John White, Louisiana's state superintendent of education, said he’s hopeful the most recent findings will quell the talking heads on both sides of the aisle.
“Liberal ideologues paraded around the idea that somehow Catholic schools that have been educating kids in Louisiana for centuries somehow are abject failures,” White said during a speech prior to the panel discussion at the Urban Institute, recalling some of the reaction to earlier studies. “And conservative ideologues paraded around the idea that regulation is somehow anathema to choice, and is driving away the elite schools that otherwise would have magically served these kids better than the schools that participated.”

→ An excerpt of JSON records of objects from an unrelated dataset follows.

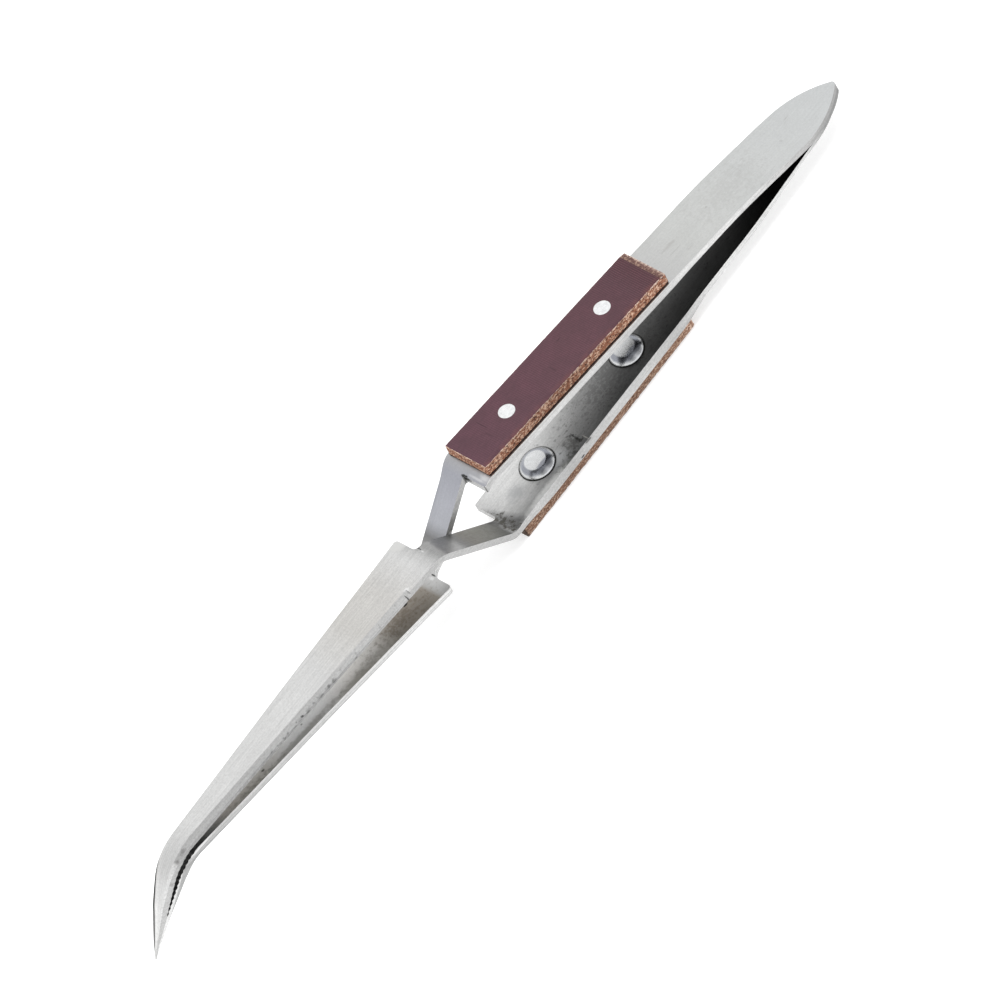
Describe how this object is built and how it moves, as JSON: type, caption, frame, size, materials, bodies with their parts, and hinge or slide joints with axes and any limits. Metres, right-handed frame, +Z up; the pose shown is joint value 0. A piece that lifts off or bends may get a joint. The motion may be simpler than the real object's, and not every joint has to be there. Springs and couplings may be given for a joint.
{
  "type": "cross-locking tweezers",
  "caption": "Cross-locking tweezers: two sheet arms welded at the rear cross over at narrow necks, with riveted fibre grip plates and bent serrated tips that spring closed.",
  "frame": {"origin": "centre of the lower grip plate's outer face, on which the tweezers lie, in the middle plane of the arms", "axes": "+X from the welded rear end towards the jaws along the lower grip plate, +Y across the arms to the side on which the lower arm's neck runs, +Z up from the lower grip plate to the upper one"},
  "size_m": [0.1644, 0.0095, 0.0178],
  "materials": {
    "arm_metal": "satin, with fine brush lines",
    "grip_fibre": "matt, with sawn laminate edges",
    "rivet_metal": "satin"
  },
  "bodies": {
    "upper_half": {"upper_arm": "arm_metal", "upper_grip": "grip_fibre", "upper_rear_rivet": "rivet_metal", "upper_front_rivet": "rivet_metal"},
    "lower_half": {"lower_arm": "arm_metal", "lower_grip": "grip_fibre", "lower_rear_rivet": "rivet_metal", "lower_front_rivet": "rivet_metal"}
  },
  "joints": [
    {"name": "squeeze", "type": "hinge", "parent": "upper_half", "child": "lower_half", "pos_m": [-0.05061, 0, 0.00486], "axis": [0, -1, 0], "range_deg": [0, 6], "stiffness_Nm_per_rad": 2, "springref_deg": -5.73}
  ]
}
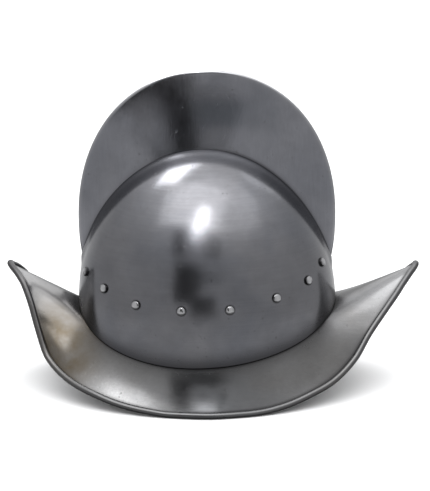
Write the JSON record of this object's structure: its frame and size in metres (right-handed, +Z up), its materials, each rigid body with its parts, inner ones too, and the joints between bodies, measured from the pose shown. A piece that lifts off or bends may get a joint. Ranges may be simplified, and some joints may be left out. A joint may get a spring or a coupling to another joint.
{
  "type": "comb morion helmet",
  "caption": "Comb morion helmet: a riveted steel bowl with a tall curved comb and a boat-shaped brim that has a rolled edge and a point at each end.",
  "frame": {"origin": "under the middle of the helmet, on the surface that it rests on", "axes": "+X towards the helmet's front, +Y towards its left side, +Z up to the comb"},
  "size_m": [0.372, 0.231, 0.2891],
  "materials": {
    "skull_steel": "polished, worn and slightly stained",
    "comb_steel": "polished, worn and slightly stained",
    "brim_steel": "polished, worn, brownish in places",
    "rivet_steel": "polished heads"
  },
  "bodies": {
    "root": {"skull": "skull_steel", "comb": "comb_steel", "brim": "brim_steel", "rivet_01": "rivet_steel", "rivet_02": "rivet_steel", "rivet_03": "rivet_steel", "rivet_04": "rivet_steel", "rivet_05": "rivet_steel", "rivet_06": "rivet_steel", "rivet_07": "rivet_steel", "rivet_08": "rivet_steel", "rivet_09": "rivet_steel", "rivet_10": "rivet_steel", "rivet_11": "rivet_steel", "rivet_12": "rivet_steel", "rivet_13": "rivet_steel", "rivet_14": "rivet_steel", "rivet_15": "rivet_steel", "rivet_16": "rivet_steel"}
  },
  "joints": []
}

Louisiana’s voucher program is one of the most regulated in the country, as private schools that choose to participate in the program must accept any student the state matches it with, and must administer the same tests public schools use as part of the state’s accountability system.
White argued that the newest findings – which he deemed significant in their insignificance – put “truth to the lies on both sides of the aisle.”
“It says to the liberals – who will often use admissions and accountability as their rationale for objecting to private school choice – you can have a very viable system where schools accept all kids without screen, and where they take the same tests and they’re rated in exactly the same system as the public system,” he said.
“And it says to the conservatives,” White continued, “it may very well be the regulation itself – the accountability system – that is the thing that has promoted the performance.”
White’s argument underscores the debate the entire school choice tent – encompassing policies that allow students to attend either a private or a public school – is grappling with: how to ensure access and quality.
Alongside that is the question of whether advocates can look past their own self-interests to pursue policies that provide the best educational opportunities for the greatest number of historically disadvantaged students.
Henig says history proves this type of balancing act is not an easy task, and that the pragmatic view White takes is easier said than done.
“We probably would do a lot better on these things,” Henig says, “if we were able to talk about what have we learned about the best way to integrate public and private markets and government , rather than who’s winning.”